Indeed this piece of rubbish is so utterly opposite with reality that the writer appears to have demonstrated the perfect qualifications to work for the CFTC. Yet we have Nadler of Kitco claiming in the same piece that “Silver has got a cloudy lining.” The Globe & Mail hack who wrote this piece has got an excuse: he’s just some media drone who didn’t know anything about the silver market to start with, and thus was willing to swallow the first “data” that was handed to him.

But what’s Nadler’s excuse? One would think that after 10+ years of always getting it wrong that any professional might actually start to do their homework – and improve their own dismal accuracy rating. Not Nadler. Doing a superb imitation of a “broken record”, Nadler spouts the same, tired rhetoric; over and over, year after year.

Like that other infamous propaganda dispenser, Jeffrey Christian, Nadler continues to parrot the bankster propaganda that Western central banks have “no interest” in manipulating the gold market, despite confessions from numerous officials who worked for these banks, including officials from the Bank for International Settlements, and the two most-famous Chairmen of the Federal Reserve in the last half-century: Alan Greenspan and Paul Volcker.

All serious precious metals investors are familiar with Alan Greenspans’s infamous promise that “…we stand ready to lease gold in ever-increasing quantities”, and it can only be interpreted as intent to squash the price of gold – should its soaring price ever sound the warning that the bankers’ money-printing atrocities were mushrooming out of control.

More recently Paul Volcker acknowledged the bankers’ willingness to use gold as a tool to deal with “exchange rate instability”, which is saying precisely the same thing, except framed as a bankster euphemism. Just as the precious metals propagandists simply fabricate their own data and “fundamentals” – since the real facts completely contradict their spurious attacks – they are equally willing to flatly deny words and events which have existed in the public domain (in some cases) for decades.

The motive for suppressing the price of silver (as with the price of gold) is maddeningly simple and obvious. What has changed since silver was $5/oz and gold was $300/oz? Nothing has changed with the metals. An ounce of gold in the year 2000 is just the same as an ounce of gold in 2012. Obviously the rising prices for these metals can only mean the paper the bankers are printing has been losing value – and rapidly.

This is why anyone/everyone who understand the fundamentals of precious metals refer to these metals as “the canary in the coal mine”. If prices for precious metals start to rise rapidly, this is a direct warning to us that our banker-paper is rapidly losing value. The banksters’ age-old con of stealing-by-dilution is thus exposed to the masses.

Yet we have the CFTC in 2004 and bankster front-men like Jon Nadler today insisting that it’s “impossible” to see any genuine motive for suppressing the prices of gold and silver. Meanwhile, we have our insane/incompetent/traitor governments trumpeting the news that they are engaging in “competitive devaluation”: racing to see which of them can drive their currency (our “money”) toward zero the fastest.

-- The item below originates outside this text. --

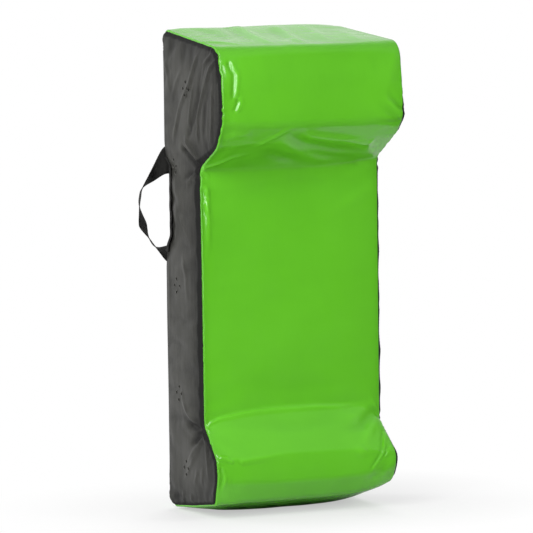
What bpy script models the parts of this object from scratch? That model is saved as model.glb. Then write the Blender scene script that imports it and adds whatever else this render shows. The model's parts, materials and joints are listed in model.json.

Why isn’t there rioting in the streets? Why haven’t all these idiot-traitors been thrown out of office? Because the apathetic sheep who vote for them (up until now) haven’t bothered flicking the “on” switch with their brains to process what competitive devaluation really means.

But what happens when gold surges above $2000/oz, and silver surges above $50 (as is inevitable as long as competitive devaluation continues)? Will the switches go “on” then? Or will it take $2500 gold and $75 silver? At some point the canary in the coal mine will wake up the masses, and the “marks” will be aware of the con-men’s game. And then it all comes to an end.

It is a “motive” which is now worth in the $100’s of trillions to the bankers and their minions – in the nominal, fantasy-world of the banksters’ paper money. The largest financial motive in the history of humanity. It is a simple, obvious, direct function of arithmetic – beyond any possible contradiction. With respect to any individuals who claim to be unable to perceive this obvious motive there are only two possibilities. Fill in the blanks.